Dataset entries -
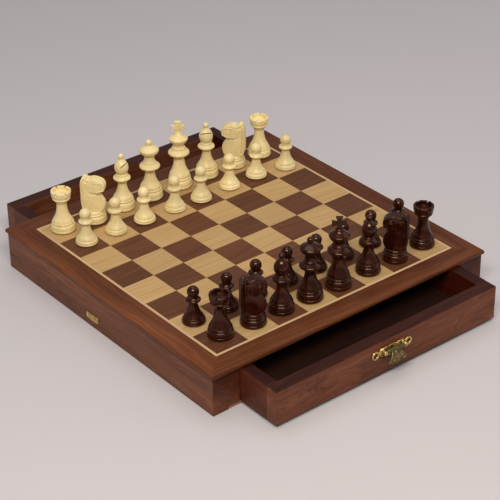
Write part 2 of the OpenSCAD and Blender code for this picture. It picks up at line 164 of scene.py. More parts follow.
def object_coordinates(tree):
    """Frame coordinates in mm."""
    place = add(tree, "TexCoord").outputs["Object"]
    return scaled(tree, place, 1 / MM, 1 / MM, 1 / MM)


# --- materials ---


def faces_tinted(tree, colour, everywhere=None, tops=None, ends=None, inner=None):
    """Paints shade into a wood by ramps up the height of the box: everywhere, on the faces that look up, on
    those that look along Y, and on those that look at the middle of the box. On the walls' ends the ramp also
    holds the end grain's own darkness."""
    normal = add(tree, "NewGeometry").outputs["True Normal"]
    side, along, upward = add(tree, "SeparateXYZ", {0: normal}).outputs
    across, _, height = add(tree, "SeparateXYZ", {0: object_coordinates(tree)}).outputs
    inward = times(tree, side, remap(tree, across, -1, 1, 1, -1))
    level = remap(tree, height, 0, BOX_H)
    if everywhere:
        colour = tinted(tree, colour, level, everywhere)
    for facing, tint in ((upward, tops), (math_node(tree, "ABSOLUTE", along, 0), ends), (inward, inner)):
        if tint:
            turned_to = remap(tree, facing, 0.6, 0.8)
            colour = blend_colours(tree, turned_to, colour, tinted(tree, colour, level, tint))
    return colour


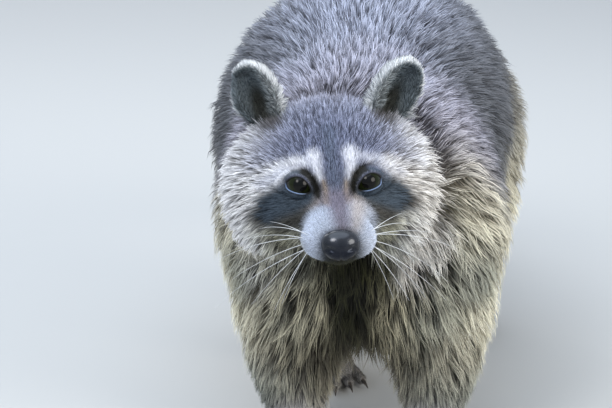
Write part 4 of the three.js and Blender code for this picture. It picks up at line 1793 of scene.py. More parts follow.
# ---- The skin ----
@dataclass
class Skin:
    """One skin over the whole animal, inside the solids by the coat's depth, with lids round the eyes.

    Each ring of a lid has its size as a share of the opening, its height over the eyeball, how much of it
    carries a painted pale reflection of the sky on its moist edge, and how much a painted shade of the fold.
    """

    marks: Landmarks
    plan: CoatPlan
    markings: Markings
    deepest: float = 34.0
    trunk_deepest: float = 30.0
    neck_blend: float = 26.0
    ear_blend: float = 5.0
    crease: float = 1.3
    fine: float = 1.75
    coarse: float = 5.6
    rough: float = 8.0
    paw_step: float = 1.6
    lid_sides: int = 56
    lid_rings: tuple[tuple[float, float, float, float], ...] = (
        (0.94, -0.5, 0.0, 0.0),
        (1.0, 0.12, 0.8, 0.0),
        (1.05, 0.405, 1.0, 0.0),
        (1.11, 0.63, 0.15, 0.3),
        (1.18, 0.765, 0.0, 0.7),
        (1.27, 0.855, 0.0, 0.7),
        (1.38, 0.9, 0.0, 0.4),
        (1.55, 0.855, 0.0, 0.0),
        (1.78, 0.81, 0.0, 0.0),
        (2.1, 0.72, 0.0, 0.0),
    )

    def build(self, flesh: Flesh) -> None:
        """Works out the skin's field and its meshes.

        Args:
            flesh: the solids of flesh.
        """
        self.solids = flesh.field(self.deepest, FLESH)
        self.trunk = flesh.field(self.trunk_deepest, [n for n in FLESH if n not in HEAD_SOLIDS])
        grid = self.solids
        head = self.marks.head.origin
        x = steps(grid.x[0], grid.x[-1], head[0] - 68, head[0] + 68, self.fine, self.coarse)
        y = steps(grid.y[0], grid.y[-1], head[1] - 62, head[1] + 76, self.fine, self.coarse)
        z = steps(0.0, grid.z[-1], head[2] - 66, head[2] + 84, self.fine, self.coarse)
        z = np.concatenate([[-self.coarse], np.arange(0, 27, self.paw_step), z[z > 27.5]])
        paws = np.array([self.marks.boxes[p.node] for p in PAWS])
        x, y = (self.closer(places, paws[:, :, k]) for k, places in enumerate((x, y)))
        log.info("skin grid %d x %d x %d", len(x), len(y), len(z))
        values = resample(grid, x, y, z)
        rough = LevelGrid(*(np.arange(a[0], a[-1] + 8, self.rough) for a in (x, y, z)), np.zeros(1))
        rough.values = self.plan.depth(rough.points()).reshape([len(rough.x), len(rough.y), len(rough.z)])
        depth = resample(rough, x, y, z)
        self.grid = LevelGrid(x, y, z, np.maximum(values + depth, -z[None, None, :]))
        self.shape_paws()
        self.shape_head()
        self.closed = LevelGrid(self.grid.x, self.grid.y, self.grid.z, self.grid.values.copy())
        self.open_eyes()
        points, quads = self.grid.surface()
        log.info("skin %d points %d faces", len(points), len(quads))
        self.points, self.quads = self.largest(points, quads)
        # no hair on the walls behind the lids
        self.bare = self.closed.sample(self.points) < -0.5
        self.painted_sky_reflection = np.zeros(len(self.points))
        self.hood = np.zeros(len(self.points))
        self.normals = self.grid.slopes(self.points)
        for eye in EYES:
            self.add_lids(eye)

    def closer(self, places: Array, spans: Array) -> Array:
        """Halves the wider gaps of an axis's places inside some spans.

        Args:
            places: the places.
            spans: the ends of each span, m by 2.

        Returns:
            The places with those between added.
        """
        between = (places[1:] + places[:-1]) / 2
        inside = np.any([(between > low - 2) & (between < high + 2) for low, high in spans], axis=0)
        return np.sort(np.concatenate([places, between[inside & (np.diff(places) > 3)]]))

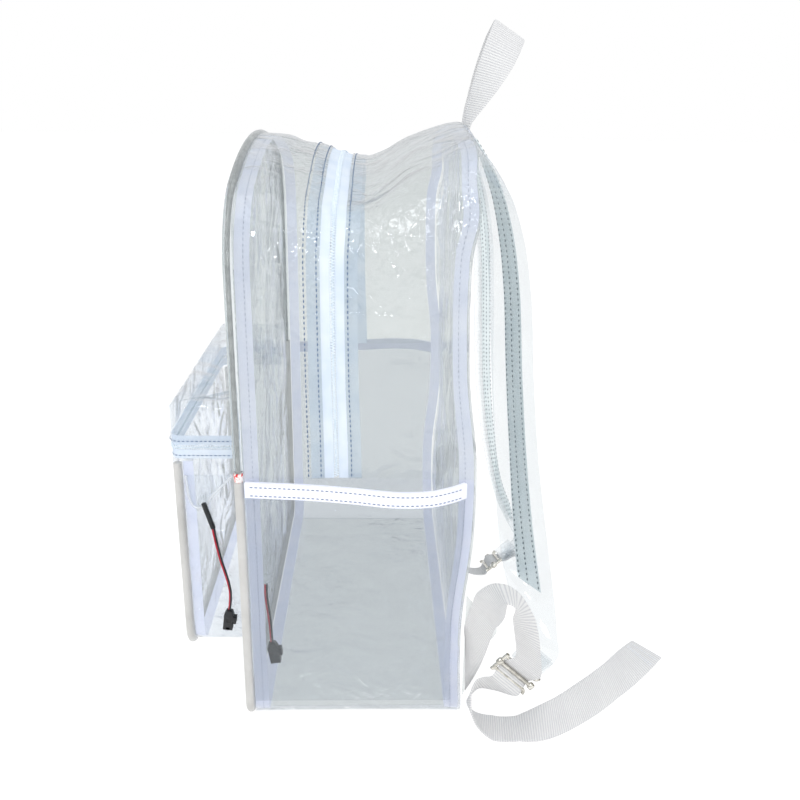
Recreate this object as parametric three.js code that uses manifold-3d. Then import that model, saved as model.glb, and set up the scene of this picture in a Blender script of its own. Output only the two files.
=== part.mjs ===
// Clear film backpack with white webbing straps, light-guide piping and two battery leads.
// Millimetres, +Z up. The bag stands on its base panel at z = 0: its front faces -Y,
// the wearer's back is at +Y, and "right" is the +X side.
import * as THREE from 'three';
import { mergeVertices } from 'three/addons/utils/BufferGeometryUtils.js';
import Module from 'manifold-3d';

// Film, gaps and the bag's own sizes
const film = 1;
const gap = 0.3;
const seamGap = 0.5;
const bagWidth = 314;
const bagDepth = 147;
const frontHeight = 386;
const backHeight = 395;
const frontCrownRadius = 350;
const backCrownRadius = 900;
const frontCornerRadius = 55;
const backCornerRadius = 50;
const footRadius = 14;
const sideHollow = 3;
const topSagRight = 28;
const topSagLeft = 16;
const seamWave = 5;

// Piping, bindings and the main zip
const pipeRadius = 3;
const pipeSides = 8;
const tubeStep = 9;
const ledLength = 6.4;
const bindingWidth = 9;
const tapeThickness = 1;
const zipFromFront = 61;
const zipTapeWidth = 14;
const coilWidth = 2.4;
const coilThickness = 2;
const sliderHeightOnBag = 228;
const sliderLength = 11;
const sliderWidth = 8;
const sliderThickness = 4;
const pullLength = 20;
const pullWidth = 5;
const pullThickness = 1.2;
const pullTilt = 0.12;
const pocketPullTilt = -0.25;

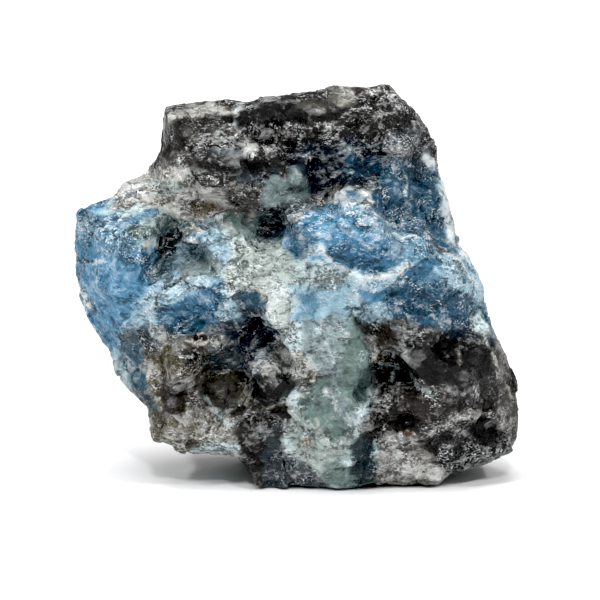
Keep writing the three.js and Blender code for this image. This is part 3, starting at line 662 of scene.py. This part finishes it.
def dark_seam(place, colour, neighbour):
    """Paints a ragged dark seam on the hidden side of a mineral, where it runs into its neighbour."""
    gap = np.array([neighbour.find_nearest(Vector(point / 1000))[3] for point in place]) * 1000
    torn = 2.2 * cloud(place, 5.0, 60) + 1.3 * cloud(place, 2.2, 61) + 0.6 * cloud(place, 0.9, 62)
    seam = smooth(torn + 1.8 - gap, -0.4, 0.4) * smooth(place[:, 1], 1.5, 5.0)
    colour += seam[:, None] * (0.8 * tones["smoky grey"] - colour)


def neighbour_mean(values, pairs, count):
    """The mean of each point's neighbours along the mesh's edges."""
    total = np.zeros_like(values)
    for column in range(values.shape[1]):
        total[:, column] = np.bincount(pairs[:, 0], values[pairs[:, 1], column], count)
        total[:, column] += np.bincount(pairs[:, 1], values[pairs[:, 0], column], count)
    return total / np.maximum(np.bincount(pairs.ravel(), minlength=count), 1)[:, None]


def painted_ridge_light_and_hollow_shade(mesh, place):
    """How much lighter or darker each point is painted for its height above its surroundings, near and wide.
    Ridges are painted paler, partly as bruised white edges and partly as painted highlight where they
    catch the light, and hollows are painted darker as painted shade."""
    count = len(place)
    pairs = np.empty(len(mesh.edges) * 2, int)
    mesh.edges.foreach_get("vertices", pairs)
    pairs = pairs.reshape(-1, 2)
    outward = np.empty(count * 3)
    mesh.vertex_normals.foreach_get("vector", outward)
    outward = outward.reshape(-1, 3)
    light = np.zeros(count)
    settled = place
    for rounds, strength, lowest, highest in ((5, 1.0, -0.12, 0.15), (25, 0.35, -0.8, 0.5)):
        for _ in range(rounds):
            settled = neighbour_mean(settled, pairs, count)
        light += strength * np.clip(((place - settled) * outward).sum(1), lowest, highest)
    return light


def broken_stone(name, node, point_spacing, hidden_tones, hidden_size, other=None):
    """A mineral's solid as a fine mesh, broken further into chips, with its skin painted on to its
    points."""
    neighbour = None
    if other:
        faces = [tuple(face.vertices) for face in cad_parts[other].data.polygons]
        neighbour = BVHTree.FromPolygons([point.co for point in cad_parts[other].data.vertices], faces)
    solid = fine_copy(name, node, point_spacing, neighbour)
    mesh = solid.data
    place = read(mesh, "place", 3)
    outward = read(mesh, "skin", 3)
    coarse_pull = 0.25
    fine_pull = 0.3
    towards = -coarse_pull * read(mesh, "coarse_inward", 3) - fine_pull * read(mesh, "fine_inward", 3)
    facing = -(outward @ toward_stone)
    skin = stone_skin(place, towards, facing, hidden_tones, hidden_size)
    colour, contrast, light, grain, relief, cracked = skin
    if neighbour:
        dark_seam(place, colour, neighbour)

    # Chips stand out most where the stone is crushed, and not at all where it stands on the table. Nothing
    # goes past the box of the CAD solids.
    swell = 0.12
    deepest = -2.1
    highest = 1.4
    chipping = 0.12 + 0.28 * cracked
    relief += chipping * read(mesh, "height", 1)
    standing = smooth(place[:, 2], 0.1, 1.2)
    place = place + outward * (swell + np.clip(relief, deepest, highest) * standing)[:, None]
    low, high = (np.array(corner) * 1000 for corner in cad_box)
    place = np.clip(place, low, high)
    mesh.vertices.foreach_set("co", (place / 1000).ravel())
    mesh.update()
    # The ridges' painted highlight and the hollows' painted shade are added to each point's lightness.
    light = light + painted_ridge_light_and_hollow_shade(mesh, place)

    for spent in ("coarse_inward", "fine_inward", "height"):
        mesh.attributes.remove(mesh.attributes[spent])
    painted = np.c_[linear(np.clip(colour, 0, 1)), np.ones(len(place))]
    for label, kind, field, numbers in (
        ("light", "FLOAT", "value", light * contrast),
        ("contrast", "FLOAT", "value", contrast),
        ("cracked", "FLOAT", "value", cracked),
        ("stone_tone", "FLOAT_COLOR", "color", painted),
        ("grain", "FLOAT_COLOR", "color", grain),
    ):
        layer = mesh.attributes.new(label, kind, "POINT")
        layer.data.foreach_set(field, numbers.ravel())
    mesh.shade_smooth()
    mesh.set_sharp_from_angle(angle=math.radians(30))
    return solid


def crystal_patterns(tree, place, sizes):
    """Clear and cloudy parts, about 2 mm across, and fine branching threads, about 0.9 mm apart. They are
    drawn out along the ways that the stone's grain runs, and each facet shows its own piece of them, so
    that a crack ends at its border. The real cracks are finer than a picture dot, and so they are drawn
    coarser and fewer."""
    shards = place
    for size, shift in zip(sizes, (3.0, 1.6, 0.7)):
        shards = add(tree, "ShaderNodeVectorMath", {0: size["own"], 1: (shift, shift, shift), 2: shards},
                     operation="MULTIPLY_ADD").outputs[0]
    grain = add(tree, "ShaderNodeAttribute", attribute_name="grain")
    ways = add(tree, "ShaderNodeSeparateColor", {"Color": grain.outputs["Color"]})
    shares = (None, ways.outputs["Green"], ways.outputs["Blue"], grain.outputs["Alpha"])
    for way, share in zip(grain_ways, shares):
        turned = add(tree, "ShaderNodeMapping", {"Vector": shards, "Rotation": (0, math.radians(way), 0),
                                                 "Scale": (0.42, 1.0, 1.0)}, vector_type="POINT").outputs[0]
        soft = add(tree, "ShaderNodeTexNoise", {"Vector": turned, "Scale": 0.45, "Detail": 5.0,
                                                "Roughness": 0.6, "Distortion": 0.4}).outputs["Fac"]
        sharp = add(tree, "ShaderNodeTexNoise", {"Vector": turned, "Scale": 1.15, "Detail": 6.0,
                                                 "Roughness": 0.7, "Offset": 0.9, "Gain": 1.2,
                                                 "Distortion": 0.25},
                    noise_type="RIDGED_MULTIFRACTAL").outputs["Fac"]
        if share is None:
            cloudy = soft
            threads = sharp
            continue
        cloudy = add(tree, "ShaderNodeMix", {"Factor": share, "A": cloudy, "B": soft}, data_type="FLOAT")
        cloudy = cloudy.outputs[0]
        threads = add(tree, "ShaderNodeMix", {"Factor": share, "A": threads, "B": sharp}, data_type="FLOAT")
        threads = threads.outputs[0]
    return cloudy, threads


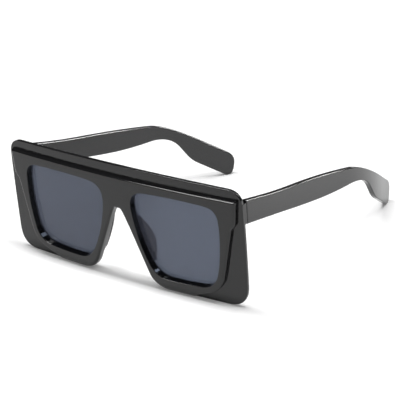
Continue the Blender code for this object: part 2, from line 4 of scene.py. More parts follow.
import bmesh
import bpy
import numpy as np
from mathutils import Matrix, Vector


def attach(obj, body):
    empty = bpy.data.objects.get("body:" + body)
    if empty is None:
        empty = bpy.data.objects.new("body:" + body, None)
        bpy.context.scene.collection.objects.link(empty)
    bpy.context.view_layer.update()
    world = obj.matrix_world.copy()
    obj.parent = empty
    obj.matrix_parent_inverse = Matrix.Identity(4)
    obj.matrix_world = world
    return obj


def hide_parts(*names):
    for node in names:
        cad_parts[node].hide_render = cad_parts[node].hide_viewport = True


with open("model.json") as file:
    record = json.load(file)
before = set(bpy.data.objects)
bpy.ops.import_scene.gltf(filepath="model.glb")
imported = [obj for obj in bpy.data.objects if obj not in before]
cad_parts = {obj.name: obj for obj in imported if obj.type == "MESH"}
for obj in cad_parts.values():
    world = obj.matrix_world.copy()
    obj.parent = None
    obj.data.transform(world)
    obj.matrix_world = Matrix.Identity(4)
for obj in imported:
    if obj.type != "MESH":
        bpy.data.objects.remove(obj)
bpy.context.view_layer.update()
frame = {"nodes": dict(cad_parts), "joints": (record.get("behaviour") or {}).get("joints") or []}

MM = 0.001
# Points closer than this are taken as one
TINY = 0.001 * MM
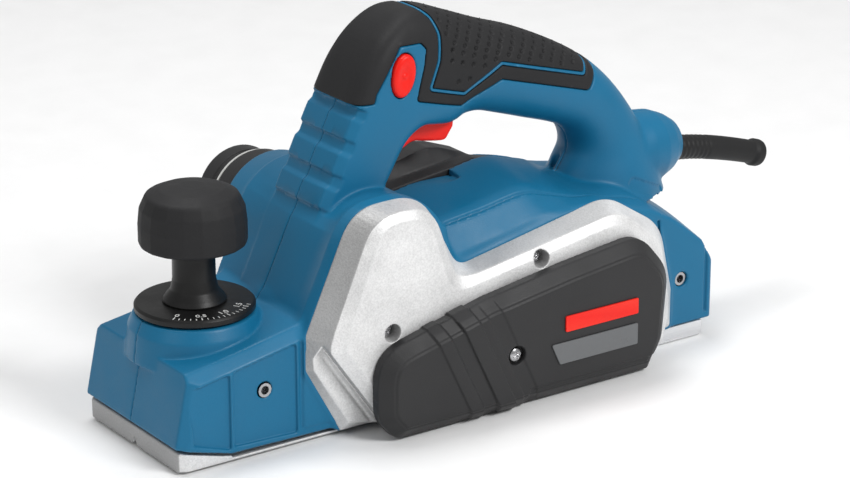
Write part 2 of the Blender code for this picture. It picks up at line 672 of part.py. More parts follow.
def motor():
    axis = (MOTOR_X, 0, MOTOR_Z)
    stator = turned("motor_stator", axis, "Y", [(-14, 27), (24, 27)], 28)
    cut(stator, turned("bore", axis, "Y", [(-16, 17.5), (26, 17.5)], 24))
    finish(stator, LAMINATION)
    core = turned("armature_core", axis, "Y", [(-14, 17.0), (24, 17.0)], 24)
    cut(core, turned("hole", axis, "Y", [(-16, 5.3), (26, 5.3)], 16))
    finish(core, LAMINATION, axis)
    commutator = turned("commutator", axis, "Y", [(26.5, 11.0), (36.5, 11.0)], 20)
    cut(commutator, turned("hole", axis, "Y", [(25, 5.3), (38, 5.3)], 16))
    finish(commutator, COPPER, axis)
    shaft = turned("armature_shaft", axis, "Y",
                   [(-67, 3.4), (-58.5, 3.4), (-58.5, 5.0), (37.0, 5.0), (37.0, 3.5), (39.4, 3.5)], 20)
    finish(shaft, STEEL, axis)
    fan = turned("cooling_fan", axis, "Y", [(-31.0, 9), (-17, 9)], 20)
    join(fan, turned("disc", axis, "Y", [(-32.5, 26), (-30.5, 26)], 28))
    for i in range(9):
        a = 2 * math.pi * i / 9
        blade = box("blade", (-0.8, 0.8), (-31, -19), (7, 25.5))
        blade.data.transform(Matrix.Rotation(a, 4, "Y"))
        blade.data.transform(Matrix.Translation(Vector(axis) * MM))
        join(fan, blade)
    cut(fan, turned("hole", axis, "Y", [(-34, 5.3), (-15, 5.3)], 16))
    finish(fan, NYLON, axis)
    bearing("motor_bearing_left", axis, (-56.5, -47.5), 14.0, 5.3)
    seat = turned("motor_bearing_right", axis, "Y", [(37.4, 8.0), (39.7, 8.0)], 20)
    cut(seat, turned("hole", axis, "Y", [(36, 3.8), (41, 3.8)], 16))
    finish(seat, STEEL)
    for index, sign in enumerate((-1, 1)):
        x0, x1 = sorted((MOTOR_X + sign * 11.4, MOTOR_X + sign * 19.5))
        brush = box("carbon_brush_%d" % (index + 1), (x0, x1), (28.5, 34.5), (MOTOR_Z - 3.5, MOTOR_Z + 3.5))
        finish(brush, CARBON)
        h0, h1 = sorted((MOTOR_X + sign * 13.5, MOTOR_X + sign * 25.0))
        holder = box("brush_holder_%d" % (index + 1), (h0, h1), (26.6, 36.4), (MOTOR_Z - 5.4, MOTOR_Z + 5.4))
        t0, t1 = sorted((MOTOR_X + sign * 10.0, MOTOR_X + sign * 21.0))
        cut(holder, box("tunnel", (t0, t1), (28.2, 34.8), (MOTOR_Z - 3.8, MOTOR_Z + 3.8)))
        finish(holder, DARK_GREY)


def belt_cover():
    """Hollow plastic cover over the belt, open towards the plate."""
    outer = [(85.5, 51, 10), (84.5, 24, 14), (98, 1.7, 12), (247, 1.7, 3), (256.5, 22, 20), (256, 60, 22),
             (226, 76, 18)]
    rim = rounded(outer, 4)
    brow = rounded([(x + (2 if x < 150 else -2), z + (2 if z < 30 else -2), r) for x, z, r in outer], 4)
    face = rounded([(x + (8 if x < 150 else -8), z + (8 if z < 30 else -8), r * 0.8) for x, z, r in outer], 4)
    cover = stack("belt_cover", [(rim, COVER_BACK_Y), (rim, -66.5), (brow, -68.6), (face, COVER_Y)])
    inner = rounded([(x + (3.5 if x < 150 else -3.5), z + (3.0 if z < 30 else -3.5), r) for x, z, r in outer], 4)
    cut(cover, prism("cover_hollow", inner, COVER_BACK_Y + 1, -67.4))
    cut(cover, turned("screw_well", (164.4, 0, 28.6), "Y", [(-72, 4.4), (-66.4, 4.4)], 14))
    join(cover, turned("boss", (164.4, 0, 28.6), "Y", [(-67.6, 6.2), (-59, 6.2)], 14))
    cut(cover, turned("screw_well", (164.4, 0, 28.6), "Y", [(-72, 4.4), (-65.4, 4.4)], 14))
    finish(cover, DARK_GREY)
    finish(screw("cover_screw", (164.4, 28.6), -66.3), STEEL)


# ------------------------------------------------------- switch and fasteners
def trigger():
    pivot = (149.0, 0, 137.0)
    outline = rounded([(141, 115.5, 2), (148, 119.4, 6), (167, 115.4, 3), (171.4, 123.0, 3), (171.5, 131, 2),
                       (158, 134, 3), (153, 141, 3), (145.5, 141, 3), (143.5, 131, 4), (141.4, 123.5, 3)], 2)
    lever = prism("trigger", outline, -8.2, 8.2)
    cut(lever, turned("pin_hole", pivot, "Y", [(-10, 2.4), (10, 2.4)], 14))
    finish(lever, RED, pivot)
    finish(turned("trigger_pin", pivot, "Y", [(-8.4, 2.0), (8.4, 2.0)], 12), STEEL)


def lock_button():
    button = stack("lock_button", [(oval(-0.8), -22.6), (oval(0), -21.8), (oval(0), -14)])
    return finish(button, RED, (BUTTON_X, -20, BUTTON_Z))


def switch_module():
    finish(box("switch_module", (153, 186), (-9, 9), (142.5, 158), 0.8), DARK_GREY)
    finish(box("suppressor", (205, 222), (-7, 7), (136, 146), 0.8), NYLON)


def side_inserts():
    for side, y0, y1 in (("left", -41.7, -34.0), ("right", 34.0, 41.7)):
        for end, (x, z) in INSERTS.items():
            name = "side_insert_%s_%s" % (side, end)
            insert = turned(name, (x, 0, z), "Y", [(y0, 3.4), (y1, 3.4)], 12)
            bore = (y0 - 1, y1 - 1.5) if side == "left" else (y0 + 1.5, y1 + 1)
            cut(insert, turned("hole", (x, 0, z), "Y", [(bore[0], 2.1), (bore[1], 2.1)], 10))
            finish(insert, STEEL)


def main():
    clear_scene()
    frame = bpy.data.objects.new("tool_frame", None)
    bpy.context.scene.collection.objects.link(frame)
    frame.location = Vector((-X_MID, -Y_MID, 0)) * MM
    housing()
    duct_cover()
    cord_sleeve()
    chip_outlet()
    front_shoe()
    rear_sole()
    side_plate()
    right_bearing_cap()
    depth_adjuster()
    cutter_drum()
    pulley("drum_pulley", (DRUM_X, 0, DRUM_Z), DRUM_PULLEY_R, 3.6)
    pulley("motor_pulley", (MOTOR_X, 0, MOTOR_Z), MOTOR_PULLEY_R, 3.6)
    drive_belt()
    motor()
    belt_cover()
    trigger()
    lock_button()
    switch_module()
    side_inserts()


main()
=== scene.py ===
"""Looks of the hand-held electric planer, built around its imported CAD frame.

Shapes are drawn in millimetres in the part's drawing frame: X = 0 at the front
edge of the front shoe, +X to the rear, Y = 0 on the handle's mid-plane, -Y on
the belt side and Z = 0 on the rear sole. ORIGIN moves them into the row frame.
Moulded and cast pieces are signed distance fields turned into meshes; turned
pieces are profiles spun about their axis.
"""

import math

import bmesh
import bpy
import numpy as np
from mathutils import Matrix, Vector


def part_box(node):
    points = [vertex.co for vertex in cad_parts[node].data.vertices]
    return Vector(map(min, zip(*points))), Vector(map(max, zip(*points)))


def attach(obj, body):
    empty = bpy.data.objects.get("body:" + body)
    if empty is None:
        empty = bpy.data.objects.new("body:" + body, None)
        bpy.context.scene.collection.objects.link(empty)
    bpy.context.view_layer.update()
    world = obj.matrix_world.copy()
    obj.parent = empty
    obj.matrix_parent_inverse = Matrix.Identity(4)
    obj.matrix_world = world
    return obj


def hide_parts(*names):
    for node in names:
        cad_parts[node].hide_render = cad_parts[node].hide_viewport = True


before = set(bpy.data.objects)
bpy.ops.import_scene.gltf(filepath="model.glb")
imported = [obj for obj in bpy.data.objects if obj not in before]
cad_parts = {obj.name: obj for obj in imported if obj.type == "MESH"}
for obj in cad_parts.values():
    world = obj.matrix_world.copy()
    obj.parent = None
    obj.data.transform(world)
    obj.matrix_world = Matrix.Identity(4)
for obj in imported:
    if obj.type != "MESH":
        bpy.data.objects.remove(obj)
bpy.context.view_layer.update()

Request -
In the listing above, locate the line containing "Keep writing the" and the line containing "colour += seam[:, None]". Extract those two lines and every line between them, exactly as written, and only those.

Complete answer -
Keep writing the three.js and Blender code for this image. This is part 3, starting at line 662 of scene.py. This part finishes it.
def dark_seam(place, colour, neighbour):
    """Paints a ragged dark seam on the hidden side of a mineral, where it runs into its neighbour."""
    gap = np.array([neighbour.find_nearest(Vector(point / 1000))[3] for point in place]) * 1000
    torn = 2.2 * cloud(place, 5.0, 60) + 1.3 * cloud(place, 2.2, 61) + 0.6 * cloud(place, 0.9, 62)
    seam = smooth(torn + 1.8 - gap, -0.4, 0.4) * smooth(place[:, 1], 1.5, 5.0)
    colour += seam[:, None] * (0.8 * tones["smoky grey"] - colour)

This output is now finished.